Contracorriente

Al diablo con sus instituciones

El planteamiento de AMLO de separar el poder político del económico y de reformar la administración pública ha generado expectativas favorables, pero empieza a decaer el entusiasmo.

A la pregunta de cómo llegó López Obrador a la presidencia de la república, suele responderse que le abrieron el camino la corrupción e ineficacia de los últimos sexenios. Las causas de la corrupción -elevada a grados de cinismo- y de la inoperancia del Estado, la diagnosticaba AMLO desde sus campañas como resultado del apoderamiento del Estado por el poder económico, y de la corrupción.

Esa cooptación del Estado se ha hecho evidente de muchas maneras, principalmente en la esfera fiscal, carcomida por la evasión, elusión y condonación de obligaciones, favorecidas por las normas y en su defecto, por decisiones de autoridades desde hace demasiado tiempo.

En áreas de la administración pública que operan políticas y programas de "fomento" productivo, el sesgo normativo y de las reglas de operación para favorecer a los más poderosos es evidente, aunque al inicio de cada sexenio se dijera que se fortalecería a la pequeña y mediana industria y a los campesinos más pobres.

Nunca se ha concretado tal promesa; es ilustrativo el caso rural: a pesar de que los productores que cultivan hasta cinco hectáreas son el 68 por ciento, sólo han recibido el 19 por ciento de los subsidios productivos, a la comercialización y financieros que operan múltiples programas.

El predominio contemporáneo del poder económico sobre las decisiones políticas empieza a gestarse cuando el Estado, para consolidarse, impulsó el crecimiento económico y la formación empresarial, lo que ocurrió a partir de los años de 1940.

Para fomentar inversiones productivas, se les otorgó toda suerte de concesiones, privilegios y protección ante el exterior; los grandes capitales en nuestro país se formaron al amparo del Estado, no en la competencia por ser los mejores.

Así como el poder político produjo riqueza, la riqueza generó poder político para amoldar las instituciones a sus intereses; no es que fueran ineficaces, sino que habían desviado sus propósitos de servir al supuesto bien común, para favorecer a minorías.

De ahí que el planteamiento de AMLO de separar el poder político del económico y de reformar la administración pública, haya generado expectativas favorables, pero empieza a decaer el entusiasmo.

Hay preocupación de que más que reformar, se esté desmantelando el sistema institucional y que por las prisas, se estén haciendo las cosas en ausencia de diagnósticos precisos, de una ejecución consecuente y de acuerdos políticos con quienes tienen que colaborar en la transformación administrativa, como los gobiernos de los estados y los sindicatos de la burocracia.

Particularmente importante es la colaboración de las clases medias, a las que pertenece el grueso de la burocracia y que es, en su totalidad, usuaria de servicios públicos que abarcan desde la generación de información de cómo va la economía y la situación social, hasta la operación hospitalaria y las policías.

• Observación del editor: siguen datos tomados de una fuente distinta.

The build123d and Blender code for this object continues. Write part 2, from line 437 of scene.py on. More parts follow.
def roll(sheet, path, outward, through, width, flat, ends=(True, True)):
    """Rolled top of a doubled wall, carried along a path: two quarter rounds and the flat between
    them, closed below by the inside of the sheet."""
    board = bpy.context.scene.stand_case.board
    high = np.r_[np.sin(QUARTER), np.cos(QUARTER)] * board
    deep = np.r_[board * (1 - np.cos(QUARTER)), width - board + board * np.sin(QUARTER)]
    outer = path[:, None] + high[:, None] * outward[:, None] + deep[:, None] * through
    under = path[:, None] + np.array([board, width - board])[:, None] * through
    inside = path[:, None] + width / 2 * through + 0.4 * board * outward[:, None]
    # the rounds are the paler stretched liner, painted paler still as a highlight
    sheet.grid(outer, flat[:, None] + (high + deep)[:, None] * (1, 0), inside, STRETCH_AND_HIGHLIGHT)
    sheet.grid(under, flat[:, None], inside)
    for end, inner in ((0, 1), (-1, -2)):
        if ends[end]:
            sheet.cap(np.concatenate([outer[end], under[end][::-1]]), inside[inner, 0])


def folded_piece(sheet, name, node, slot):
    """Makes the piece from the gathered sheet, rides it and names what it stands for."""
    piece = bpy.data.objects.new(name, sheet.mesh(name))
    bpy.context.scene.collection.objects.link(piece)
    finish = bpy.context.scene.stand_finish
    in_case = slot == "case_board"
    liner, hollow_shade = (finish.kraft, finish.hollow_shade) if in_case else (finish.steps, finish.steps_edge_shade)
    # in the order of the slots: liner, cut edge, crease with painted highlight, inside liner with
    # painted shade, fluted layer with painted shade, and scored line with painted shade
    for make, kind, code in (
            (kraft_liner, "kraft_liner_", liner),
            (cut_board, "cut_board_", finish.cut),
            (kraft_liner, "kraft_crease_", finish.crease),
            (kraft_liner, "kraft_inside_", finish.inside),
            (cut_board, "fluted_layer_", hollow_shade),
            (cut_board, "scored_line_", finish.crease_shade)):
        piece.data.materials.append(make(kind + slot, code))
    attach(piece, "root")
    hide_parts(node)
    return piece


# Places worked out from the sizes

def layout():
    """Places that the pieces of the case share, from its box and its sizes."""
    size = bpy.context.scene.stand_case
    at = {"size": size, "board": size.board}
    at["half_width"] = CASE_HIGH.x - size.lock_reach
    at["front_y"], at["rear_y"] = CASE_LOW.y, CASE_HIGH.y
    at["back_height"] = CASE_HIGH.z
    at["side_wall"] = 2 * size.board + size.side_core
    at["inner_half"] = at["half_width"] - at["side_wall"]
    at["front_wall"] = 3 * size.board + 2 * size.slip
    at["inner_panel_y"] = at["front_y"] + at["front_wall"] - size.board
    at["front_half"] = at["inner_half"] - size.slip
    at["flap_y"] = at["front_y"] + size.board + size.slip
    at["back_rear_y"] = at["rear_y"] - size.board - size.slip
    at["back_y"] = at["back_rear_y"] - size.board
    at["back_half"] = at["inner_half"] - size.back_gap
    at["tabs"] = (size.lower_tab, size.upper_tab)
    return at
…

En lo que va del año, la austeridad y el argumento de que en todo hay corrupción, han sido los criterios con que se ha empezado a cambiar la administración pública; no hay área que se salve de los recortes, que en casos como los aplicados a las áreas de salud ya tienen efectos dramáticos.

Por el bien de todos, conviene que la necesaria transformación de la administración pública se someta a una planeación que incluya consensos políticos, aunque como lo demuestra el caso de los maestros, no es fácil alcanzar los mejores resultados.

Estamos en el momento más peligroso de los cambios que propone la 4T, en el que sus promotores tratan de consolidarlo a toda prisa y quienes se ven afectados tratan de generalizar una crítica sin distingos, furibunda, aunque sin más opción que promover el fracaso del gobierno, que sería el del país por muchas décadas.